4. It makes our obedience more ready, for Jesus Christ came to live by the same law that we were bound to: Gal. iv. 4, ‘When the fulness of time was come, God sent forth his Son, made of a woman, made under the law.’ Yea, to obey God at the dearest rates: Heb. v. 8, 9, ‘Though he were a son, yet learned he obedience by the things which he suffered: and being made perfect, he became the author of eternal salvation unto all them that obey him.’ He submitted unto and performed the whole law: his obedience cost him dear, since an ignominious and shameful death was a part of it.
II. God, that gave Christ for us, giveth him also to us, and with him the benefits of pardon, reconciliation, adoption, and right to eternal life, if we be duly qualified.
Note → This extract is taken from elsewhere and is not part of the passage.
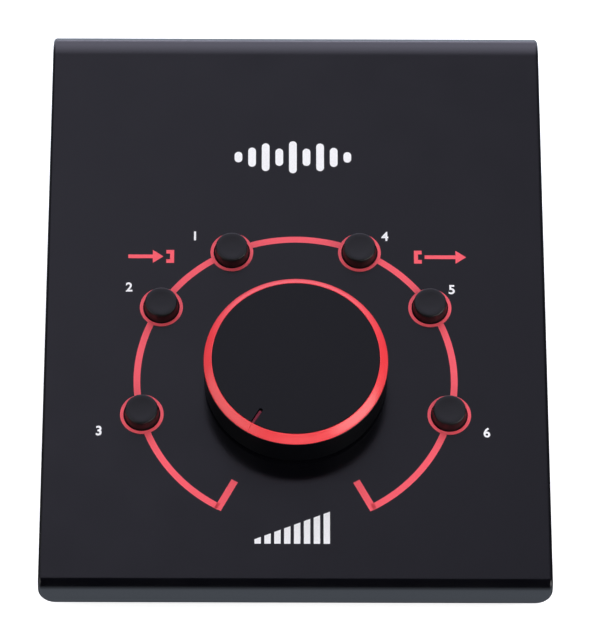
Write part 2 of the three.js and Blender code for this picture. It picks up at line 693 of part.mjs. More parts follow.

The offer is made in the gospel: on our part there is required only a thankful acceptance of Christ on his own terms. This also is the greatest gift, for the other is in order to this, and this is the completing of it, and applying it for our comfort. I shall prove it by three reasons:—
1. Without Christ there is no recovery of what we lost.
2. No removal of that misery we incurred.